Voter registration rose the greatest in District 3, a c-shaped area that takes in booming northwest neighborhoods, the southwest side and rural territory stretching to Ajo. Registration rose nearly 19 percent to 80,610.

Carroll, who represents eastside and Green Valley District 4, saw registration jump 6 percent to 100,162. Day's District 1, which includes central Tucson neighborhoods as well as the foothills, had a .03-percent decrease to 90,343.

There are a number of political undercurrents even though the redistricting work is to be done well ahead of the 2004 Board of Supervisors elections. Grijalva announced on election night last November that this, his fourth term, would be his last. But he would like as much of his district to match with a congressional district to which he wants to ascend. And he want's to preserve a safe district for a successor, be it his daughter, his protégé, City Councilman José Ibarra, or Lorraine Lee of Chicanos por la Causa. Eckstrom, the longest serving among supervisors, also wants to ensure a safe handoff to his daughter Jennifer, a South Tucson City Councilwoman; or one of his allies, state Rep. Vic Soltero or state Sen. Ramon Valadez.

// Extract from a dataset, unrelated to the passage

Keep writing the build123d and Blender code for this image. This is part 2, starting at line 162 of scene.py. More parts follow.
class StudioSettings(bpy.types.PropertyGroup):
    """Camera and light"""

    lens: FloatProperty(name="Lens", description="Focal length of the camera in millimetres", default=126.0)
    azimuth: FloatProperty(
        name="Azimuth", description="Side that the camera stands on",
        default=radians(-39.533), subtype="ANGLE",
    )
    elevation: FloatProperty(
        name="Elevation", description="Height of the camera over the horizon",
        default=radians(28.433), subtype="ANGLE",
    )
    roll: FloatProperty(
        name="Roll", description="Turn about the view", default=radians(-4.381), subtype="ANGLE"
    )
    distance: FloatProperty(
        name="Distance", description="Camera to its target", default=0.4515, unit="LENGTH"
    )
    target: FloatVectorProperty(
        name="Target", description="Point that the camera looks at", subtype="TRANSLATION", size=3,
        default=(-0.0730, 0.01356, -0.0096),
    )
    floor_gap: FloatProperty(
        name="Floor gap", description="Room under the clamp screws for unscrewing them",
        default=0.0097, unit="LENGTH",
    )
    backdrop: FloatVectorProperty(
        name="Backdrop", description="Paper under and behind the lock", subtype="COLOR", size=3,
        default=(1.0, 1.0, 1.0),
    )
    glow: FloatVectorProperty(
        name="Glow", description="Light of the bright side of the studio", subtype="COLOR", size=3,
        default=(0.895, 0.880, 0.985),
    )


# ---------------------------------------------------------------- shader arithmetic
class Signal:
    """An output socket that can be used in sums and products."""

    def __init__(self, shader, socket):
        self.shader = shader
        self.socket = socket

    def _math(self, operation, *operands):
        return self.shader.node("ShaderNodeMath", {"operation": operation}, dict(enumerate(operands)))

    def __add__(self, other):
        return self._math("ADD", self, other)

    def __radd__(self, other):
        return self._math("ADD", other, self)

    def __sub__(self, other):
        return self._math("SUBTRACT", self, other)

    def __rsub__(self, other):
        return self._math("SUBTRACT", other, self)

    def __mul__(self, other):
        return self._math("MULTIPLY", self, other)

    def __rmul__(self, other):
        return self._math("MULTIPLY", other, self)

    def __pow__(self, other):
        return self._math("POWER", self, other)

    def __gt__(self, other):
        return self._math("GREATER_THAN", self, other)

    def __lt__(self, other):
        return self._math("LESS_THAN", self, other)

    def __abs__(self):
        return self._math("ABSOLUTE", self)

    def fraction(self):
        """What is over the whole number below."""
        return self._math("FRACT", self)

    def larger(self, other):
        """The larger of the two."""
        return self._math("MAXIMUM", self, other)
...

While most of the housing and population growth has been on the northwest and southeast sides, Bowen and Shattuck both cautioned that new residents don't necessarily mean new voters. Age and other demographics from the census data will provide those answers.

"If you just look at the voter registration numbers, this could be a hell of a job," Bowen said.

But the ratio of registered voters to residents could vary widely by district. It is, for example, a safe assumption to think of new voters with new residents in Green Valley.

"Everyone there is of voter age and they register," Bowen said. The reverse may be true for population growth in other districts that have neighborhoods attracting families with young children.

Joining Bowen and Shattuck on the redistricting committee are Salomon R. Baldenegro, who, like Grijalva, is an old warrior for Chicano rights; Linda Hale Barter, a political activist and adviser to Democratic Supervisor Sharon Bronson; and Elena West, a county employee appointed by Eckstrom.

The committee approach signals, at least in appearance, that the county has moved away from the backroom dealing and drawing. It was a process that didn't guarantee any clearer understanding by supervisors. Twenty-five years ago, Democrat E.S. "Bud" Walker growled at three of his operatives, Emil Franzi, Ron Caviglia and Dick Jaskiewicz, and was deeply suspicious of a precinct they included in his proposed district. He demanded to know why. Sang the chorus: "Because that is where your home is. That's where you live."